Annual results issued during June showed revenue down 14%, profits down 28% and the dividend maintained at 39.6p per share — and uncovered by earnings of about 38p per share. However, I noted second-half profits were a touch higher than those recorded in the first.
The figures represented the second consecutive year of difficult trading, and a “significant investment” has been made to “restore growth”. A trading statement today said the investment should drive revenues “significantly higher in due course”, although current trading remains somewhat mixed.
Although these shares have declined from 800p to 750p since my review, the trailing P/E (adjusted for LTC’s net cash) does appear to already expect an earnings recovery at 17. My sums tell me to become more interested if the price dropped to 700p.
Shoe Zone (SHOE)
Finally to this retailer of cheap shoes, which I studied during March.
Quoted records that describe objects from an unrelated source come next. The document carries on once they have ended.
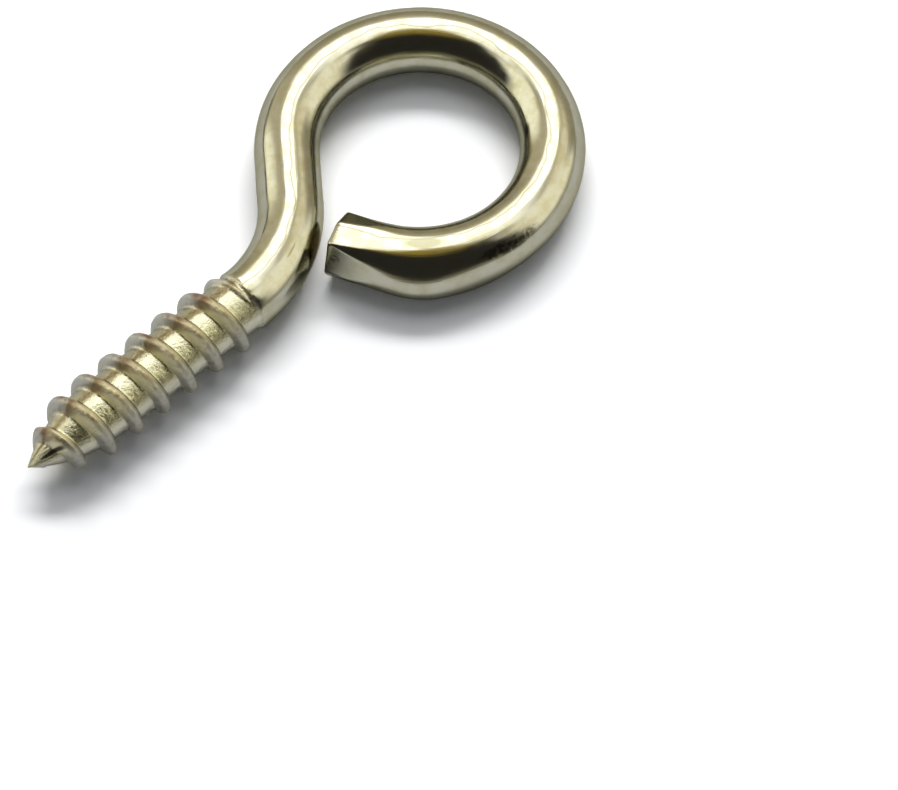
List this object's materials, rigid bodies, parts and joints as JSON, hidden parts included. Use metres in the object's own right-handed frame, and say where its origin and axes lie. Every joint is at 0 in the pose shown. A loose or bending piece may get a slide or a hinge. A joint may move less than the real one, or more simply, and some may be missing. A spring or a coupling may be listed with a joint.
{
  "type": "screw eye pin",
  "caption": "Small closed-eye wood screw bent from one plated wire: threaded shank with gimlet point, offset neck and round eye with a nipped end.",
  "frame": {"origin": "centre of the eye, in the middle of the wire's thickness", "axes": "+X along the shank from the point towards the eye, +Y to the side that the neck leans to, +Z through the eye, upwards as the pin lies flat"},
  "size_m": [0.0125, 0.006, 0.0014],
  "materials": {
    "nickel_plate": "bright warm nickel plate, slightly wavy, grainy in the thread's roots"
  },
  "bodies": {
    "root": {"screw_eye_pin": "nickel_plate"}
  },
  "joints": []
}
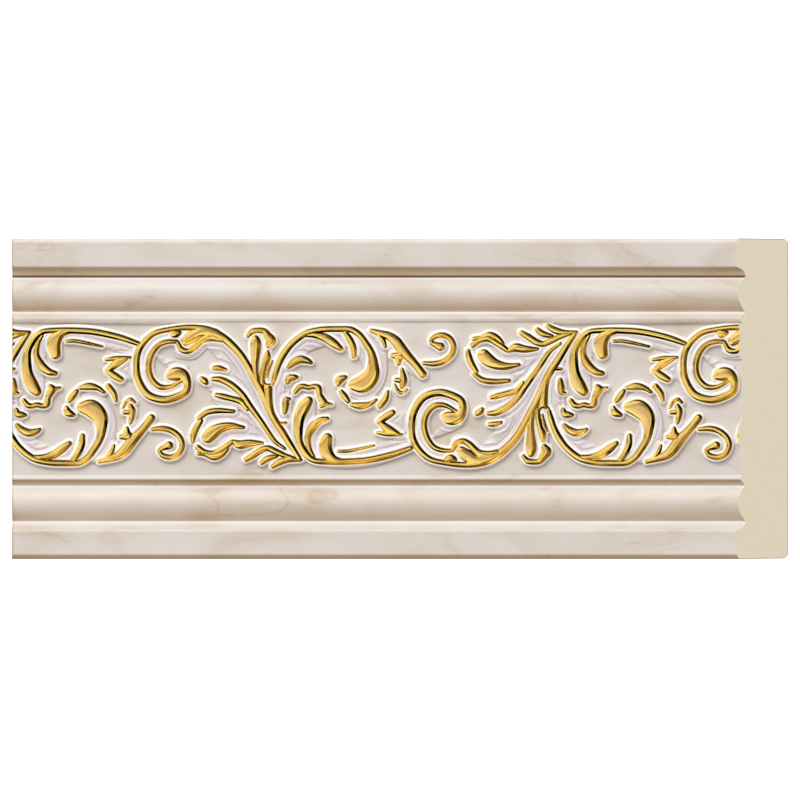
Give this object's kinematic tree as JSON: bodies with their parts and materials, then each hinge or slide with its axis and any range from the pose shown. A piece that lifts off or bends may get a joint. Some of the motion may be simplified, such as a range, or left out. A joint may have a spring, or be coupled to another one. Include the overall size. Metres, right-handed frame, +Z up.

The simple business, veteran family executives and a cash-rich balance sheet were among the main attractions.
SHOE’s newsflow since my review has not been great, with a full-year profit warning delivered in April and a 25% interim-profit setback confirmed in June. The shares have since dived from 250p to 170p.
I’ve seen broker estimates for pre-tax profits of £10m for 2015, which imply second-half profits could drop by just £0.7m to £8.0m. A £10m pre-tax profit equates to earnings of 16p per share and a P/E of almost 11. I have to admit that earnings of 16p per share do seem quite optimistic given the preceding first-half performance.
Anyway, given SHOE’s recent stumble and the lack of expansion opportunities (shop numbers are stagnant as new outlets are offset by closures), a decent investment return here is very much dependent on bagging a cheap price. I may be acting too conservative, but I’d want a single-digit P/E and a share price well below 150p to become interested.
Disclosure: Maynard does not own shares in Ashmore, Bioventix, Daejan, Goodwin, Latchways and Shoe Zone.